▸ **Exercise instructions**:
Repeat the lines below exactly as written, please, from the line with "Continue the three.js" to the line with "REAR_POWER, REAR_SPREAD, REAR_COLOUR)", both lines included, and no others.

▸ **Raw data**:
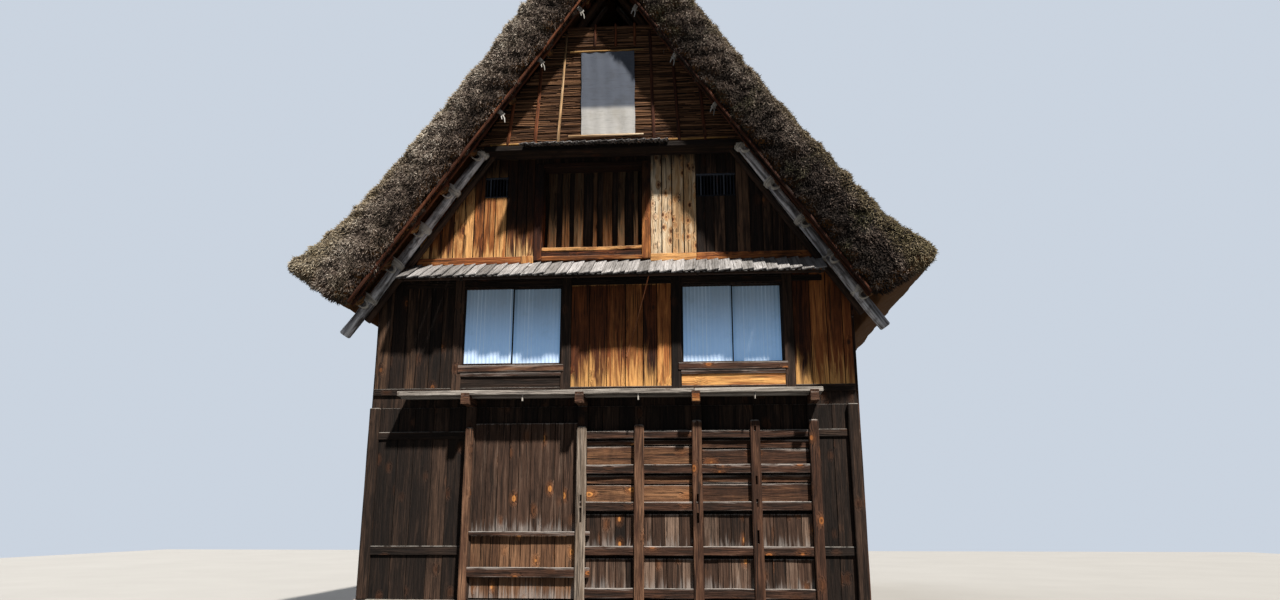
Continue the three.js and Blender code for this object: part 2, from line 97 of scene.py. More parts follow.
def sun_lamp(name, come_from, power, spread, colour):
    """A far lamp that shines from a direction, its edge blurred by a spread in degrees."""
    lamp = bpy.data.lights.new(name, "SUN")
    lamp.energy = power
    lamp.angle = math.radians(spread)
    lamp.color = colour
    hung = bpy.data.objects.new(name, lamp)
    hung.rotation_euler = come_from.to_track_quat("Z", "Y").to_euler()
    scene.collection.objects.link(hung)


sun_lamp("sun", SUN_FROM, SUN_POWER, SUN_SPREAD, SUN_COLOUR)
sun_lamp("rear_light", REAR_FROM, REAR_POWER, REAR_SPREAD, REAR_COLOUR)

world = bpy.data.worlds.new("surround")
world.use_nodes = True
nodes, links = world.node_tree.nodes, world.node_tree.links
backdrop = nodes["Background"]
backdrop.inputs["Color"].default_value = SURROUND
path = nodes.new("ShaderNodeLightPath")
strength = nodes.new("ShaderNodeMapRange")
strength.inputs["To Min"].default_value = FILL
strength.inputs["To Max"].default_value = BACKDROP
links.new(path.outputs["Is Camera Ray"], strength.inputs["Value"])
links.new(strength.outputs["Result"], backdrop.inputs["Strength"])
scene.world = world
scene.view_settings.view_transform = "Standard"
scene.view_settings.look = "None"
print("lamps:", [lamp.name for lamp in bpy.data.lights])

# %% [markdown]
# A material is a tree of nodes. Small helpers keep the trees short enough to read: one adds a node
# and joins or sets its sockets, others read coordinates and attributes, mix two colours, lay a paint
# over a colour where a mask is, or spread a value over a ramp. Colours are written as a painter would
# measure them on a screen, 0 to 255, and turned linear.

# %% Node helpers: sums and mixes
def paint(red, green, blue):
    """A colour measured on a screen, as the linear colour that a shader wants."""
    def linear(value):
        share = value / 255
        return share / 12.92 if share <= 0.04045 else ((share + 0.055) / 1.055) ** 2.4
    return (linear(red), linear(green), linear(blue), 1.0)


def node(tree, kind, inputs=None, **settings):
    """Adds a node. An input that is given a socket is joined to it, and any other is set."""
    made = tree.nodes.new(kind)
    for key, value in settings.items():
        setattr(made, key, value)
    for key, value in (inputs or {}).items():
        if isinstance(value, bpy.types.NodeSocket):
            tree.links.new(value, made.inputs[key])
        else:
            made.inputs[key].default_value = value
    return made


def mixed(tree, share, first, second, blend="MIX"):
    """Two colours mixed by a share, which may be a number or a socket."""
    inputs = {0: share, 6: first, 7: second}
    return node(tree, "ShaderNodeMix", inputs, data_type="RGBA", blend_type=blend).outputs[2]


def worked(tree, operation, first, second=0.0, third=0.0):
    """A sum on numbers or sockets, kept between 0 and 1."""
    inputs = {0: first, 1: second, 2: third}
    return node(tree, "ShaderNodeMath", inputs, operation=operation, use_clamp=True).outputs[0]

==

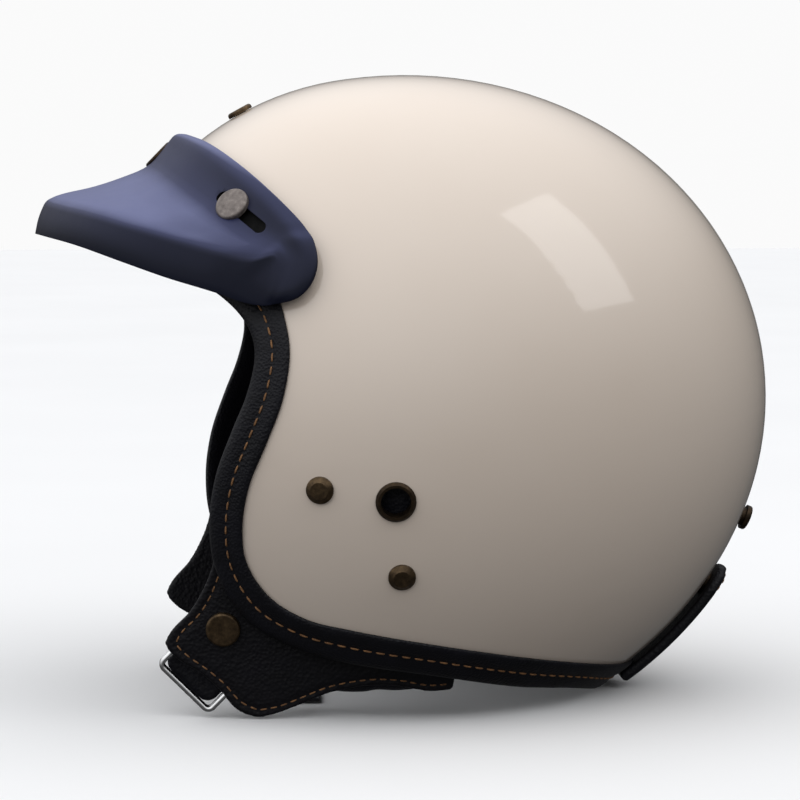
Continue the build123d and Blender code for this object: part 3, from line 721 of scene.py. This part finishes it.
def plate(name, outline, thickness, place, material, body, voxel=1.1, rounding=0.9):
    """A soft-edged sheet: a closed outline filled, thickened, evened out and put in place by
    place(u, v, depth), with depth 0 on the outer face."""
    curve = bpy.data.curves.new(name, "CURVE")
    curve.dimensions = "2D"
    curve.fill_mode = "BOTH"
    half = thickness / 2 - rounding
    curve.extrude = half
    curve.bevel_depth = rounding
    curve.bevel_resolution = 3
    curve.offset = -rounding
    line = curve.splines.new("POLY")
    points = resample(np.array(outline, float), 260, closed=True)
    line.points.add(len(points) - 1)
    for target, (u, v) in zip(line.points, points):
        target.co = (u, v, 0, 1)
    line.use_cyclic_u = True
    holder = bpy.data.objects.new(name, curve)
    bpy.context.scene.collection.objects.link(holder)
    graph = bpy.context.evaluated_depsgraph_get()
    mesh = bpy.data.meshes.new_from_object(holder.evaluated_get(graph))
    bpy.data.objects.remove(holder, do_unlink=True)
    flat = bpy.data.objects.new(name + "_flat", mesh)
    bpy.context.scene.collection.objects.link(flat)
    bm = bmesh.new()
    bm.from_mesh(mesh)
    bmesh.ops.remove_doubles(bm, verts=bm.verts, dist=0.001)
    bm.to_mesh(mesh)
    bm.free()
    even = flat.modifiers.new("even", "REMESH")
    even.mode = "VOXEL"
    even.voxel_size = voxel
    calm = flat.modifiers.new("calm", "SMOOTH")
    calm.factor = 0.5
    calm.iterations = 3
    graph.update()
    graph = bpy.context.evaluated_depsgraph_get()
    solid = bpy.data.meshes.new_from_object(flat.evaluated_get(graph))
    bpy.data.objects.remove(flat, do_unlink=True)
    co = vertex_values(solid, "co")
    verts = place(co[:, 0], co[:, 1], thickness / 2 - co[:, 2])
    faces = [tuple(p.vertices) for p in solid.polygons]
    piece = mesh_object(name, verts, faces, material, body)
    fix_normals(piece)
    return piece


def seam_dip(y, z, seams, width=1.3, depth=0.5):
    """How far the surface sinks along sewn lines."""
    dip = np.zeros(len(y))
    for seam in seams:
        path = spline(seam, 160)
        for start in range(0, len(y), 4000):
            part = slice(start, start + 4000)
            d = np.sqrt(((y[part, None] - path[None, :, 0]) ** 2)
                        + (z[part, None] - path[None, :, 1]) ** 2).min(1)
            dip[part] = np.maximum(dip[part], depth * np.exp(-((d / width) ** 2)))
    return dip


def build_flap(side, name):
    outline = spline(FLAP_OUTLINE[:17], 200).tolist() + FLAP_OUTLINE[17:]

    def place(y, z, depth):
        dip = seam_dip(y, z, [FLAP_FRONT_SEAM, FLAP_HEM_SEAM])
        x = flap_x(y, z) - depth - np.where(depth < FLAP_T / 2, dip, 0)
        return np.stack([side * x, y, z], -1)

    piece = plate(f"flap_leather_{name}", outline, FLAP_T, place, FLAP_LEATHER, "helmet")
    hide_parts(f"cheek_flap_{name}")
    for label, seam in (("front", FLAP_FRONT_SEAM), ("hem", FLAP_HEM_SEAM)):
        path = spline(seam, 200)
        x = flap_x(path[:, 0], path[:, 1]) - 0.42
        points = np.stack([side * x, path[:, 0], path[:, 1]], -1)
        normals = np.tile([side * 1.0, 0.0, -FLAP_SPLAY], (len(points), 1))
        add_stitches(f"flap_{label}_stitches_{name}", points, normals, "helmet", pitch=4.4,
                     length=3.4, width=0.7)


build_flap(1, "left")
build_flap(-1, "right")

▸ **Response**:
Continue the three.js and Blender code for this object: part 2, from line 97 of scene.py. More parts follow.
def sun_lamp(name, come_from, power, spread, colour):
    """A far lamp that shines from a direction, its edge blurred by a spread in degrees."""
    lamp = bpy.data.lights.new(name, "SUN")
    lamp.energy = power
    lamp.angle = math.radians(spread)
    lamp.color = colour
    hung = bpy.data.objects.new(name, lamp)
    hung.rotation_euler = come_from.to_track_quat("Z", "Y").to_euler()
    scene.collection.objects.link(hung)


sun_lamp("sun", SUN_FROM, SUN_POWER, SUN_SPREAD, SUN_COLOUR)
sun_lamp("rear_light", REAR_FROM, REAR_POWER, REAR_SPREAD, REAR_COLOUR)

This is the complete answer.